Intervention de François Pillet

Commission des lois constitutionnelles, de législation, du suffrage universel, du Règlement et d'administration générale — Réunion du 11 juin 2018 à 18h30
Projet de loi renforçant la lutte contre les violences sexuelles et sexistes — Audition de mmes nicole belloubet garde des sceaux ministre de la justice et marlène schiappa secrétaire d'état chargée de l'égalité entre les femmes et les hommes

Photo de François PilletFrançois Pillet :

Personne ne pourra jamais soutenir - je l'espère en tout cas - que nous ne partageons pas avec fermeté le même objectif, surtout pas le Sénat, qui, historiquement et chronologiquement, a commis de nombreux rapports sur ce point, y compris sur le thème des violences en général. Ainsi a-t-il régulièrement contribué à améliorer la législation sur les violences intrafamiliales. Pour autant, je formulerai deux observations.

J'adhérerai certainement à la nouvelle définition du viol, qui permettra de mettre fin à quelques curieuses décisions de la chambre criminelle de la Cour de cassation. Toutefois, quand viendra l'heure du bilan, dans quelques années, il ne faudrait pas que notre combat semble avoir été engagé pour satisfaire notre bonne conscience. Le projet de loi apportera-t-il réellement des progrès aux victimes ?

Concernant l'allongement du délai de prescription, comme vous l'avez indiqué à juste titre, madame la garde des sceaux, dans tous les cas, le problème, c'est la preuve. Quand les témoins ont oublié, ou ont voulu oublier, quand ils sont morts, quand il n'y a plus aucune trace matérielle de l'agression, donnerons-nous vraiment une arme supérieure aux victimes en faisant passer le délai à trente ans ? Pour ma part, je ne le pense pas.

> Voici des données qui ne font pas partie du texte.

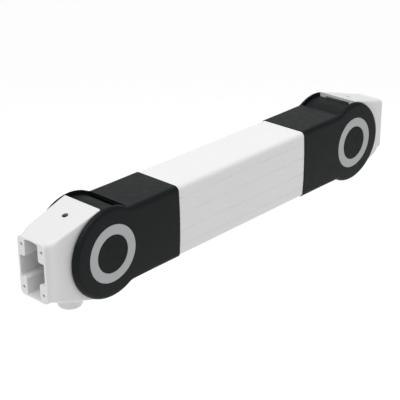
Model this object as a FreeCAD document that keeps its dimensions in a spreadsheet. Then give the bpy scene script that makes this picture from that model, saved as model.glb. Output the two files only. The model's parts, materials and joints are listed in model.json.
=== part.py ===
"""Height-adjustable support arm: a box beam between two forked joints, each carrying a flanged head.

Frame: +X runs along the beam from the rear head to the front head, +Z is up, and the origin is the
centre of the rear head's mounting face. Millimetres throughout. Each end of the arm is drawn in its
own frame, with the pivot at the origin and +X pointing outboard, and is then put in place.
"""
import FreeCAD, Part
import math
import os
import Sketcher
from FreeCAD import Placement, Rotation, Vector

doc = FreeCAD.newDocument("support_arm")
sheet = doc.addObject("Spreadsheet::Sheet", "Dims")
sheet.Label = "Dims"
STRAIGHT = Rotation()
ALONG_X = Rotation(Vector(0, 1, 0), 90)
ALONG_Y = Rotation(Vector(1, 0, 0), -90)
HALF_TURN = Rotation(Vector(0, 0, 1), 180)


class Size:
    """A length that carries its value and the spreadsheet formula it comes from."""

    def __init__(self, value, text):
        self.value = value
        self.text = text

    def __add__(self, other):
        other = size(other)
        return Size(self.value + other.value, "(%s + %s)" % (self.text, other.text))

    def __sub__(self, other):
        other = size(other)
        return Size(self.value - other.value, "(%s - %s)" % (self.text, other.text))

    def __mul__(self, other):
        other = size(other)
        return Size(self.value * other.value, "(%s * %s)" % (self.text, other.text))

    def __truediv__(self, other):
        other = size(other)
        return Size(self.value / other.value, "(%s / %s)" % (self.text, other.text))

    def __radd__(self, other):
        return size(other) + self

    def __rsub__(self, other):
        return size(other) - self

    def __rmul__(self, other):
        return size(other) * self

    def __neg__(self):
        return size(0) - self


def size(number):
    """A plain number as a Size, so the two mix in sums."""
    return number if isinstance(number, Size) else Size(float(number), repr(float(number)))


def root(number):
    return Size(math.sqrt(number.value), "sqrt(%s)" % number.text)


def dim(name, value, note):
    """One driving dimension, written as a named row of the sheet."""
    dim.row += 1
    sheet.set("A%d" % dim.row, name)
    sheet.set("B%d" % dim.row, str(value))
    sheet.set("C%d" % dim.row, note)
    sheet.setAlias("B%d" % dim.row, name)
    return Size(float(value), "Dims." + name)


dim.row = 0

# ---- overall ----
pivot_span = dim("pivot_span", 450, "distance between the two pivots")
head_reach = dim("head_reach", 85, "pivot to the mounting face of a head")
# ---- beam and forks ----
beam_half_height = dim("beam_half_height", 46, "half the height of the black sleeves")
beam_half_width = dim("beam_half_width", 37.5, "half the width of the black sleeves at mid height")
side_radius = dim("side_radius", 640, "radius of the gently bowed sides")
corner_radius = dim("corner_radius", 6, "radius along the edges of the sleeves")
tube_step = dim("tube_step", 0.9, "how far the sleeves stand proud of the tube")
tube_wall = dim("tube_wall", 3, "wall of the beam tube")
sleeve_length = dim("sleeve_length", 108, "pivot to the joint line of sleeve and tube")
spigot_length = dim("spigot_length", 30, "length of the fork's spigot inside the tube")
spigot_wall = dim("spigot_wall", 5, "wall of the spigot")
sleeve_mouth = dim("sleeve_mouth", 30.4, "pivot to the end of the sleeve's top and bottom walls")
cheek_radius = dim("cheek_radius", 55, "radius of the round cheeks")
cheek_gap = dim("cheek_gap", 30, "half the clear width between the cheeks")
rim_radius = dim("rim_radius", 8, "rounding of the cheek rims")
blend_radius = dim("blend_radius", 15, "hollow blend from sleeve to cheek")
recess_floor = dim("recess_floor", 33, "depth line of the recess for ring and cap")
ring_outer = dim("ring_outer", 34.8, "outer radius of the grey ring")
ring_inner = dim("ring_inner", 22.8, "inner radius of the grey ring")
cap_gap = dim("cap_gap", 0.2, "gap round the centre cap")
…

Il y a là un risque supérieur, celui du dépérissement de la preuve, avec deux conséquences : la première au détriment des victimes qui, après avoir rouvert leurs blessures, risquent de s'entendre dire que la preuve n'est pas rapportée, et se retrouveront victimes une seconde fois ; la seconde au détriment des innocents, qui, en dépit du non-lieu ou de l'acquittement, ne pourront démontrer leur innocence puisque les preuves auront été effacées, et l'opprobre demeurera. Cette disposition ne me semble donc pas constituer un progrès. Il importe que les victimes libèrent leur parole le plus rapidement possible. Récemment, mon collègue François-Noël Buffet a envisagé la possibilité de faire en sorte que le traumatisme qui vous fait oublier pendant une certaine période de votre vie ce dont vous avez été victime conduise à une interruption de prescription, ce qui serait de nature à favoriser plus l'intérêt des victimes. Veillons à ce que l'allongement du délai n'ait pas pour conséquence d'aggraver les choses.

Par ailleurs, le Gouvernement aurait pu prendre la responsabilité de créer la contravention sans en passer par la loi, d'autant que, dans un avenir prochain, il nous sera proposé de faire en sorte que ce type d'amendements soit irrecevable d'office. Mais surtout, cette contravention existe déjà. L'injure sexiste, c'est une expression outrageante. S'il faut faire un peu d'orfèvrerie juridique et rédactionnelle, pourquoi pas ? Mais ne disons pas à tout-va que l'on va régler le problème, alors que tous les policiers affirment que cette disposition serait absolument inapplicable. Évitons de nous donner un peu trop bonne conscience en donnant l'illusion aux victimes que l'on va mieux traiter leur situation ! La situation catastrophique qu'elles connaissent ne se résoudra qu'en leur permettant, nous en sommes tous d'accord, psychologiquement et sociologiquement, de libérer leurs paroles. Encore faudrait-il plus de moyens budgétaires que prévu dans les lois de programmation.